A mathematical understanding of project schedules

Complex projects are made up of many activities, the duration of which vary according to a power law; this model can be used to predict overall project duration and delay.

We have all been frustrated when a project is delayed because one sub-task cannot begin before another ends. It is less well known that the process of scheduling projects efficiently can be described in mathematical terms.

Now, Alexei Vazquez, of technology company Nodes & Links and based in Cambridge, U.K., has shown that the distribution of activity lengths in a project follows the mathematical relationship of power law scaling. He has published his findings in The European Physical Journal B.

Any relationship in which one quantity varies as a power of another (such as squared or cubed) is known as a power law. These can be applied to a wide range of physical (e.g., cloud sizes or solar flares), biological (e.g. species frequencies in a habitat) and man-made (e.g. income distribution) phenomena.

In Vazquez’ analysis of projects, the quantities that depend on power laws were the duration of each of the activities that make up the project and the slack times between each activity, or “floats.”

Vazquez analysed data on 118 construction projects, together comprising more than 1,000 activities, that was stored in a database belonging to his company. The activity durations in a given project fitted a power law with a negative exponent (i.e., there were more short-duration activities, and a “tail” of small numbers of longer ones); the value of the exponent varied from project to project. The distribution of float times for the activities in a project can be expressed in a similar but independent power law.

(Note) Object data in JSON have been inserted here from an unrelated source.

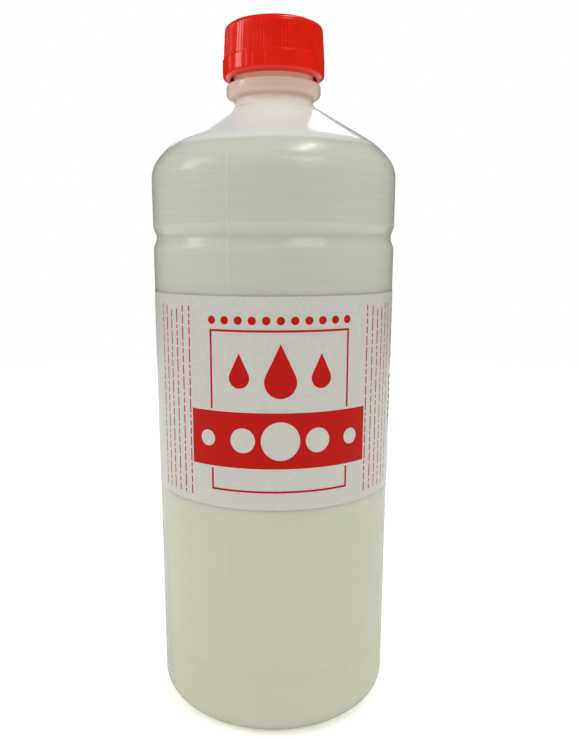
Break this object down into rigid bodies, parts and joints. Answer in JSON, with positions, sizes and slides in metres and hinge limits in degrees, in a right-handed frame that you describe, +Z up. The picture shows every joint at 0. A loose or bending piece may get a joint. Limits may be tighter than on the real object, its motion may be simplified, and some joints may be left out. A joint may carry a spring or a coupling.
{
  "type": "bleach bottle",
  "caption": "Round blow-moulded bottle of liquid with a bead under the neck thread, a wrap-around label and a ribbed screw cap.",
  "frame": {"origin": "middle of the base, on the table", "axes": "+Z up along the bottle's axis, -Y towards the front of the label, +X to its right"},
  "size_m": [0.0836, 0.0838, 0.2353],
  "materials": {
    "natural_polyethylene": "blown natural polyethylene, translucent, satin",
    "bleach": "clear pale yellow-green liquid",
    "red_polypropylene": "glossy moulded red, fine upright ribs",
    "liner_foam": "white closed-cell foam",
    "label_film": "thin pearly film, satin",
    "red_ink": "printed, satin",
    "black_ink": "printed, satin"
  },
  "bodies": {
    "bottle_body": {"bottle": "natural_polyethylene", "bleach_liquid": "bleach", "label": "label_film", "label_print_red": "red_ink", "label_print_black": "black_ink"},
    "liner_body": {"cap_liner": "liner_foam"},
    "cap_body": {"cap": "red_polypropylene"}
  },
  "joints": [
    {"name": "cap_rise", "type": "slide", "parent": "bottle_body", "child": "liner_body", "axis": [0, 0, 1], "range_m": [0, 0.006]},
    {"name": "cap_turn", "type": "hinge", "parent": "liner_body", "child": "cap_body", "pos_m": [0, 0, 0.2185], "axis": [0, 0, 1], "range_deg": [0, 540]}
  ],
  "couplings": [
    {"joint": "cap_turn", "follows": "cap_rise", "rad_per_m": 1570.8}
  ]
}
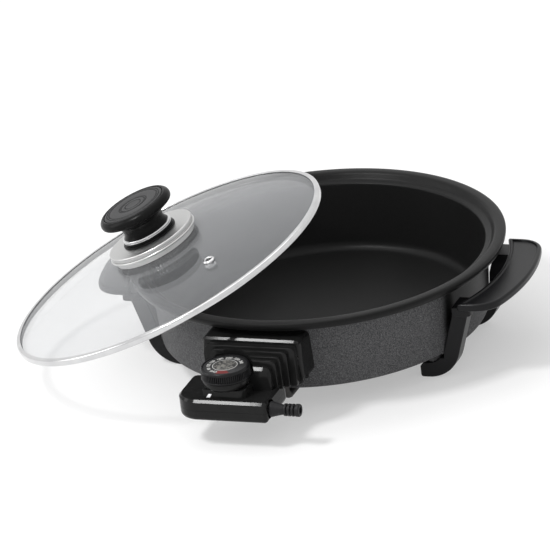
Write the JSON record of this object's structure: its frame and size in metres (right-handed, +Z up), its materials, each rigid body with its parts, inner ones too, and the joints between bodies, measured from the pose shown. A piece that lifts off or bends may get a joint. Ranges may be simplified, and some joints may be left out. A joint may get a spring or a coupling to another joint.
{
  "type": "electric pizza pan",
  "caption": "Round electric pizza pan on two handle-legs, with a loose domed glass lid leaning on its rim and a plug-in dial thermostat.",
  "frame": {"origin": "on the axis of the round pan, at the height of the surface that the feet stand on", "axes": "+Z up along the axis of the pan; -Y towards the thermostat; the two handles at +X and -X"},
  "size_m": [0.4902, 0.4222, 0.1808],
  "materials": {
    "cast": "dark non-stick coating with fine light speckle",
    "phenolic": "satin black heat-resistant plastic",
    "gloss_black": "glossy black moulded plastic",
    "steel": "plain steel",
    "sheath": "oxidised steel sheath",
    "ceramic": "white ceramic",
    "glass": "clear tempered glass",
    "polished": "polished stainless steel",
    "rubber": "silicone",
    "cap_grey": "satin dark grey plastic",
    "brass": "plain brass",
    "dial_print": "satin black disc with white print and a red mark",
    "cord_rubber": "soft black moulding",
    "lens": "clear white lens",
    "lamp": "small neon lamp"
  },
  "bodies": {
    "pan": {"pan_body": "cast", "handle_right": "phenolic", "handle_left": "phenolic", "foot_screws": "steel", "heating_element": "sheath", "element_clips": "steel", "clip_screws": "steel", "terminal_pins": "polished", "pin_seals": "ceramic", "socket_guard": "gloss_black", "guard_nuts": "steel"},
    "lid": {"lid_glass": "glass", "lid_band": "polished", "vent_eyelet": "polished", "lid_boss": "phenolic", "boss_washer": "rubber", "knob_plate": "polished", "knob_base": "phenolic", "knob_ring": "polished", "knob_grip": "phenolic", "knob_cap": "cap_grey", "knob_screw": "steel"},
    "control": {"control_cover": "gloss_black", "control_base": "gloss_black", "plug_nose": "gloss_black", "contact_sleeves": "brass", "sensor_probe": "steel", "switch_frame": "steel", "bimetal_blade": "brass", "contact_springs": "brass", "insulator_stack": "ceramic", "pilot_lens": "lens", "pilot_lamp": "lamp", "strain_relief": "cord_rubber", "housing_screws": "steel"},
    "dial": {"cam_spindle": "steel", "dial_skirt": "phenolic", "dial_face": "dial_print", "spindle_clip": "steel"}
  },
  "joints": [
    {"name": "lid_lift", "type": "slide", "parent": "pan", "child": "lid", "axis": [0, 0, 1], "range_m": [0, 0.12]},
    {"name": "control_pull", "type": "slide", "parent": "pan", "child": "control", "axis": [0, -1, 0], "range_m": [0, 0.04]},
    {"name": "dial_turn", "type": "hinge", "parent": "control", "child": "dial", "pos_m": [-0.0145, -0.2185, 0.07], "axis": [0, 0, -1], "range_deg": [0, 280]}
  ]
}
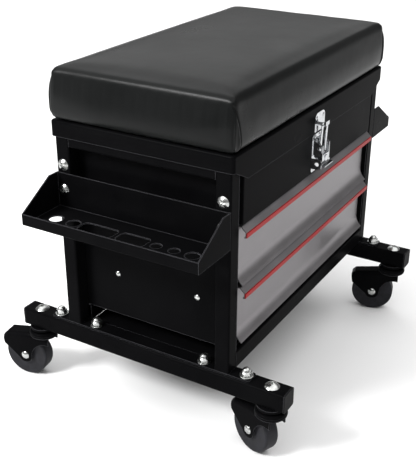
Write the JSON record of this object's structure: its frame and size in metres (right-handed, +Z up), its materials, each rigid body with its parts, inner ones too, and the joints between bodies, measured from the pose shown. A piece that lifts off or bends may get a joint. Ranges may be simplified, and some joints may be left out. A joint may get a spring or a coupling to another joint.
{
  "type": "rolling mechanic seat",
  "caption": "Rolling mechanic's seat: padded lid over a steel toolbox with two drawers, tool trays at both ends and a tube frame on swivel casters.",
  "frame": {"origin": "middle of the footprint, on the floor", "axes": "+X along the seat's length to the right, +Y to the back, so the drawers and latch face -Y, +Z up"},
  "size_m": [0.583, 0.4366, 0.4485],
  "materials": {
    "powder_coat": "glossy black powder coat on steel sheet and tube",
    "zinc_steel": "bright zinc-plated steel fasteners, slides and hinges",
    "chrome_latch": "nickel-plated pressed steel draw latch",
    "drawer_grey": "silver-grey powder coat on the drawer fronts",
    "red_strip": "red glossy strip along each drawer pull",
    "wheel_grey": "dark grey moulded caster wheel",
    "plug_plastic": "black moulded tube plugs",
    "seat_vinyl": "black vinyl upholstery over foam",
    "plywood": "plain plywood seat board, hidden"
  },
  "bodies": {
    "frame": {"base_sheet": "powder_coat", "base_tube_left": "powder_coat", "base_tube_right": "powder_coat", "box_shell": "powder_coat", "caster_bolts": "zinc_steel", "caster_races": "powder_coat", "compartment_floor": "powder_coat", "crossbar_left": "powder_coat", "crossbar_right": "powder_coat", "foot_bar_left": "powder_coat", "foot_bar_right": "powder_coat", "frame_bolts": "zinc_steel", "frame_nuts": "zinc_steel", "frame_screws": "zinc_steel", "hinge_leaves_box": "zinc_steel", "hinge_pins": "zinc_steel", "latch_base": "chrome_latch", "latch_base_rivets": "chrome_latch", "latch_pins": "chrome_latch", "post_front_left": "powder_coat", "post_front_right": "powder_coat", "post_rear_left": "powder_coat", "post_rear_right": "powder_coat", "rail_front": "powder_coat", "rail_rear": "powder_coat", "slide_channels": "zinc_steel", "slide_rivets": "zinc_steel", "tray_left": "powder_coat", "tray_right": "powder_coat", "tube_end_plugs": "plug_plastic", "upper_front_panel": "powder_coat"},
    "lid": {"lid_pan": "powder_coat", "seat_board": "plywood", "cushion": "seat_vinyl", "cushion_screws": "zinc_steel", "latch_keeper": "chrome_latch", "latch_keeper_rivets": "chrome_latch", "hinge_leaves_lid": "zinc_steel"},
    "latch_lever": {"latch_lever": "chrome_latch"},
    "latch_loop": {"latch_loop": "chrome_latch"},
    "drawer_upper": {"drawer_upper_tray": "powder_coat", "drawer_upper_front": "drawer_grey", "drawer_upper_strip": "red_strip", "drawer_upper_runners": "zinc_steel"},
    "drawer_lower": {"drawer_lower_tray": "powder_coat", "drawer_lower_front": "drawer_grey", "drawer_lower_strip": "red_strip", "drawer_lower_runners": "zinc_steel"},
    "swivel_rear_left": {"caster_fork_rear_left": "powder_coat", "caster_axle_rear_left": "zinc_steel"},
    "wheel_rear_left": {"caster_wheel_rear_left": "wheel_grey"},
    "swivel_front_left": {"caster_fork_front_left": "powder_coat", "caster_axle_front_left": "zinc_steel"},
    "wheel_front_left": {"caster_wheel_front_left": "wheel_grey"},
    "swivel_front_right": {"caster_fork_front_right": "powder_coat", "caster_axle_front_right": "zinc_steel"},
    "wheel_front_right": {"caster_wheel_front_right": "wheel_grey"},
    "swivel_rear_right": {"caster_fork_rear_right": "powder_coat", "caster_axle_rear_right": "zinc_steel"},
    "wheel_rear_right": {"caster_wheel_rear_right": "wheel_grey"}
  },
  "joints": [
    {"name": "lid_hinge", "type": "hinge", "parent": "frame", "child": "lid", "pos_m": [0, 0.10515, 0.3655], "axis": [-1, 0, 0], "range_deg": [0, 100]},
    {"name": "drawer_upper_slide", "type": "slide", "parent": "frame", "child": "drawer_upper", "axis": [0, -1, 0], "range_m": [0, 0.17]},
    {"name": "drawer_lower_slide", "type": "slide", "parent": "frame", "child": "drawer_lower", "axis": [0, -1, 0], "range_m": [0, 0.17]},
    {"name": "latch_lever_pivot", "type": "hinge", "parent": "frame", "child": "latch_lever", "pos_m": [0, -0.15335, 0.334], "axis": [-1, 0, 0], "range_deg": [0, 70]},
    {"name": "latch_loop_pivot", "type": "hinge", "parent": "latch_lever", "child": "latch_loop", "pos_m": [0, -0.15195, 0.325], "axis": [-1, 0, 0], "range_deg": [-60, 0]},
    {"name": "swivel_rear_left", "type": "hinge", "parent": "frame", "child": "swivel_rear_left", "pos_m": [-0.2125, 0.15665, 0.07], "axis": [0, 0, 1], "continuous": true},
    {"name": "wheel_spin_rear_left", "type": "hinge", "parent": "swivel_rear_left", "child": "wheel_rear_left", "pos_m": [-0.21668, 0.18302, 0.032], "axis": [-0.9877, -0.1564, 0], "continuous": true},
    {"name": "swivel_front_left", "type": "hinge", "parent": "frame", "child": "swivel_front_left", "pos_m": [-0.2125, -0.19535, 0.07], "axis": [0, 0, 1], "continuous": true},
    {"name": "wheel_spin_front_left", "type": "hinge", "parent": "swivel_front_left", "child": "wheel_front_left", "pos_m": [-0.2025, -0.17059, 0.032], "axis": [-0.9272, 0.3746, 0], "continuous": true},
    {"name": "swivel_front_right", "type": "hinge", "parent": "frame", "child": "swivel_front_right", "pos_m": [0.2125, -0.19535, 0.07], "axis": [0, 0, 1], "continuous": true},
    {"name": "wheel_spin_front_right", "type": "hinge", "parent": "swivel_front_right", "child": "wheel_front_right", "pos_m": [0.20559, -0.16956, 0.032], "axis": [-0.9659, -0.2588, 0], "continuous": true},
    {"name": "swivel_rear_right", "type": "hinge", "parent": "frame", "child": "swivel_rear_right", "pos_m": [0.2125, 0.15665, 0.07], "axis": [0, 0, 1], "continuous": true},
    {"name": "wheel_spin_rear_right", "type": "hinge", "parent": "swivel_rear_right", "child": "wheel_rear_right", "pos_m": [0.21529, 0.18321, 0.032], "axis": [-0.9945, 0.1045, 0], "continuous": true}
  ],
  "couplings": [
    {"joint": "latch_loop_pivot", "follows": "latch_lever_pivot", "ratio": -0.805}
  ]
}
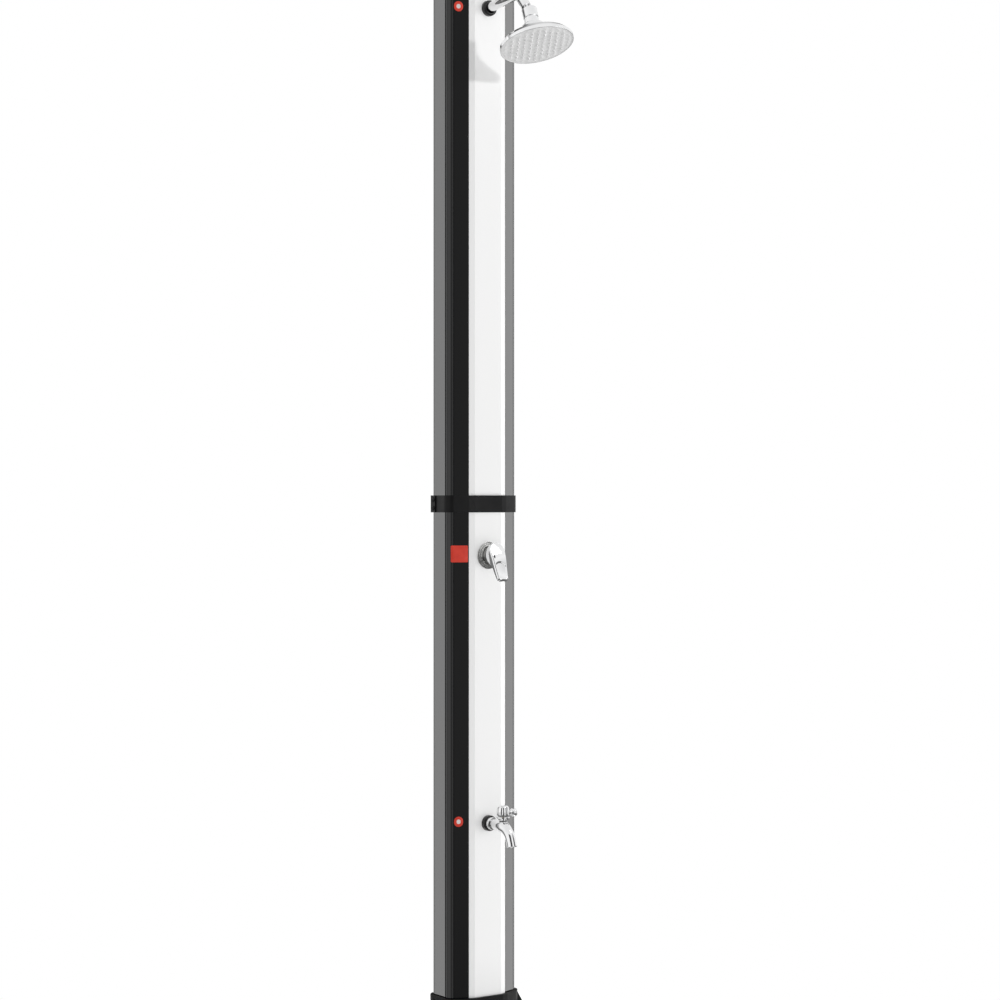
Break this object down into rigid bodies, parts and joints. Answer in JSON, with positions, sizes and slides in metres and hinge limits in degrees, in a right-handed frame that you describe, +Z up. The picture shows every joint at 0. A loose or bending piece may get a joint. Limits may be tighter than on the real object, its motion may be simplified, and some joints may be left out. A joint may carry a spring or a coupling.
{
  "type": "outdoor shower post",
  "caption": "Two-part outdoor shower column that stores warm water, with a single-lever mixer, a foot tap and a tilting round shower head on a curved arm.",
  "frame": {"origin": "centre of the foot's underside, at the middle of its four anchor holes", "axes": "+Z up the post, -Y forwards (the side with the shower head, mixer and foot tap), +X to the side that the closed foot tap's lever points to"},
  "size_m": [0.24, 0.3816, 2.168],
  "materials": {
    "gloss_black": "glossy",
    "trim_black": "matte",
    "rosette_black": "satin",
    "strip_white": "satin",
    "chrome": "polished",
    "pale_plate": "satin",
    "nozzle_rubber": "matte",
    "black_rubber": "matte",
    "brass": "machined",
    "screw_steel": "brushed",
    "tube_white": "matte",
    "fitting_grey": "matte",
    "plug_black": "matte",
    "cartridge_plastic": "matte",
    "seat_plastic": "satin"
  },
  "bodies": {
    "post": {"arm_elbow": "fitting_grey", "arm_rosette": "rosette_black", "ball_stud": "chrome", "cap_screws": "screw_steel", "cartridge_nut": "chrome", "check_valve": "fitting_grey", "cold_tubes": "tube_white", "collar_front": "trim_black", "collar_rear": "trim_black", "collar_screws": "screw_steel", "drain_plug": "plug_black", "foot": "trim_black", "foot_screws": "screw_steel", "hose_inlet": "brass", "hose_inlet_nut": "brass", "hot_elbow": "fitting_grey", "hot_tubes": "tube_white", "inlet_tee": "fitting_grey", "lower_front_strip": "strip_white", "lower_tank": "gloss_black", "lower_tank_bottom_plug": "plug_black", "lower_tank_gaskets": "black_rubber", "lower_tank_top_plug": "plug_black", "mixed_tubes": "tube_white", "mixer_body": "brass", "mixer_cartridge": "cartridge_plastic", "mixer_gasket": "black_rubber", "mixer_nut": "brass", "mixer_rosette": "chrome", "rear_washers": "black_rubber", "shower_arm": "chrome", "tank_nipple": "tube_white", "tap_body": "chrome", "tap_bonnet": "chrome", "tap_rosette": "rosette_black", "tap_tee": "fitting_grey", "top_cap": "trim_black", "tube_couplers": "fitting_grey", "upper_front_strip": "strip_white", "upper_tank": "gloss_black", "upper_tank_bottom_plug": "plug_black", "upper_tank_gaskets": "black_rubber", "upper_tank_top_plug": "plug_black"},
    "mixer_carrier": {"cartridge_carrier": "cartridge_plastic", "stem_pin": "screw_steel"},
    "mixer_lever": {"cartridge_stem": "brass", "mixer_lever": "chrome"},
    "ball_seat": {"ball_seat": "seat_plastic"},
    "shower_head": {"swivel_nut": "chrome", "head_shell": "chrome", "nozzle_plate": "pale_plate", "nozzle_mat": "nozzle_rubber"},
    "tap_handle": {"tap_spindle": "brass", "tap_handle": "chrome"}
  },
  "joints": [
    {"name": "mixer_temperature", "type": "hinge", "parent": "post", "child": "mixer_carrier", "pos_m": [0, -0.061, 0.967], "axis": [0, -1, 0], "range_deg": [-45, 45]},
    {"name": "mixer_lift", "type": "hinge", "parent": "mixer_carrier", "child": "mixer_lever", "pos_m": [0, -0.061, 0.967], "axis": [-1, 0, 0], "range_deg": [0, 25]},
    {"name": "head_swing", "type": "hinge", "parent": "post", "child": "ball_seat", "pos_m": [0, -0.19106, 2.06029], "axis": [0, 1, 0], "range_deg": [-10, 10]},
    {"name": "head_tilt", "type": "hinge", "parent": "ball_seat", "child": "shower_head", "pos_m": [0, -0.19106, 2.06029], "axis": [-1, 0, 0], "range_deg": [-2, 44]},
    {"name": "tap_turn", "type": "hinge", "parent": "post", "child": "tap_handle", "pos_m": [0, -0.098, 0.45], "axis": [0, 0, -1], "range_deg": [0, 90]}
  ]
}
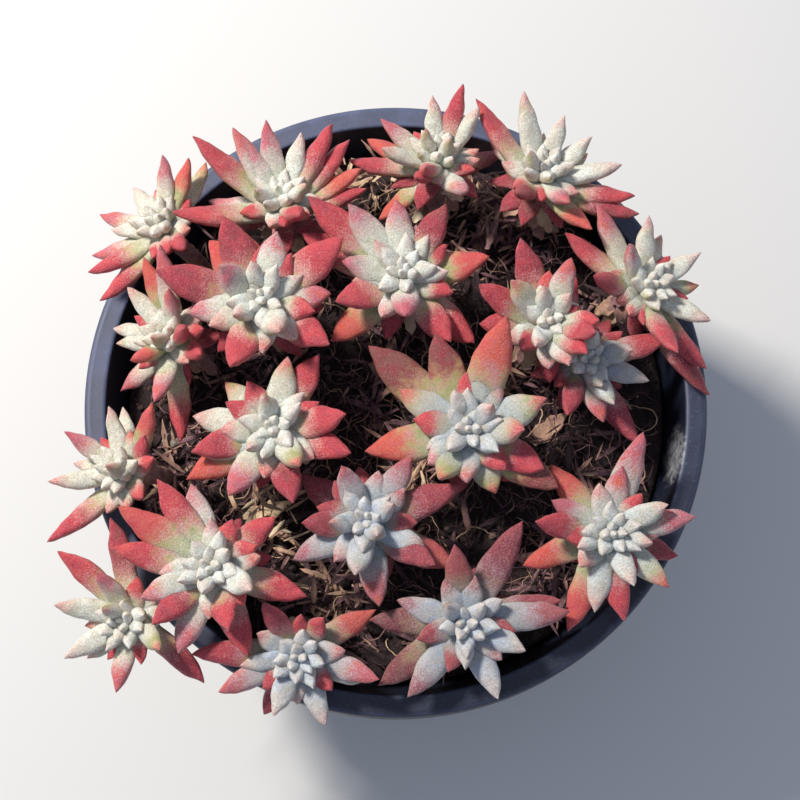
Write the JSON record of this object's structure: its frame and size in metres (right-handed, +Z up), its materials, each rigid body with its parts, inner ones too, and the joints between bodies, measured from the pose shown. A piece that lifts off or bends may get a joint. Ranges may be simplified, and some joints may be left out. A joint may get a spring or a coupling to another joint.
{
  "type": "potted succulent",
  "caption": "Clump of small dudleya rosettes with chalky centres and coral red tips, growing on short woody stems in gritty soil in a round black plastic pot",
  "frame": {"origin": "centre of the pot's flat foot, on the plane it stands on", "axes": "+Z up along the pot's axis, -Y the side the clump is looked at from, +X to the right seen from that side"},
  "size_m": [0.1552, 0.1523, 0.1159],
  "materials": {
    "black_plastic": "moulded satin black plastic, dusty and scuffed on the rim",
    "potting_soil": "loose, dark, gritty potting soil",
    "powdered_leaf": "fleshy leaf skin, chalky white at the centre, coral red towards the tips",
    "dry_stem": "dry bark and shrivelled leaves",
    "grit_stone": "rough mineral grit"
  },
  "bodies": {
    "root": {"pot": "black_plastic", "soil": "potting_soil", "rosette_01": "powdered_leaf", "rosette_02": "powdered_leaf", "rosette_03": "powdered_leaf", "rosette_04": "powdered_leaf", "rosette_05": "powdered_leaf", "rosette_06": "powdered_leaf", "rosette_07": "powdered_leaf", "rosette_08": "powdered_leaf", "rosette_09": "powdered_leaf", "rosette_10": "powdered_leaf", "rosette_11": "powdered_leaf", "rosette_12": "powdered_leaf", "rosette_13": "powdered_leaf", "rosette_14": "powdered_leaf", "rosette_15": "powdered_leaf", "rosette_16": "powdered_leaf", "rosette_17": "powdered_leaf", "rosette_18": "powdered_leaf", "rosette_19": "powdered_leaf", "stem_01": "dry_stem", "stem_02": "dry_stem", "stem_03": "dry_stem", "stem_04": "dry_stem", "stem_05": "dry_stem", "stem_06": "dry_stem", "stem_07": "dry_stem", "stem_08": "dry_stem", "stem_09": "dry_stem", "stem_10": "dry_stem", "stem_11": "dry_stem", "stem_12": "dry_stem", "stem_13": "dry_stem", "stem_14": "dry_stem", "stem_15": "dry_stem", "stem_16": "dry_stem", "stem_17": "dry_stem", "stem_18": "dry_stem", "stem_19": "dry_stem", "shed_leaf_1": "dry_stem", "shed_leaf_2": "dry_stem", "shed_leaf_3": "dry_stem", "shed_leaf_4": "dry_stem", "stone_1": "grit_stone", "stone_2": "grit_stone", "twig": "dry_stem"}
  },
  "joints": []
}
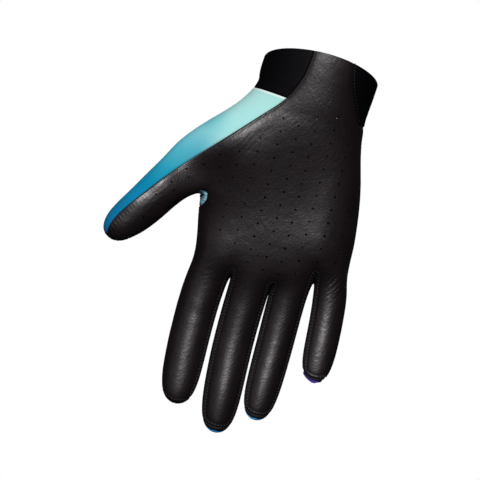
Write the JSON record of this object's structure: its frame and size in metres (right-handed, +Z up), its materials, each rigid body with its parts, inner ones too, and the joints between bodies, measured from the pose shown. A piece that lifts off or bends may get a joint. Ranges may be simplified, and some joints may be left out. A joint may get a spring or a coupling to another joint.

He explained that these power law scalings arise from different processes: in the case of the activities, from a historical process in which a generic activity fragments over time into a number of more specialized ones. Furthermore, he showed that estimation of delays associated with a whole project depends on the power law scaling of the activities but not of the floats. This analysis has the potential to forecast delays in planned projects accurately, minimizing the annoyance caused by those long waits.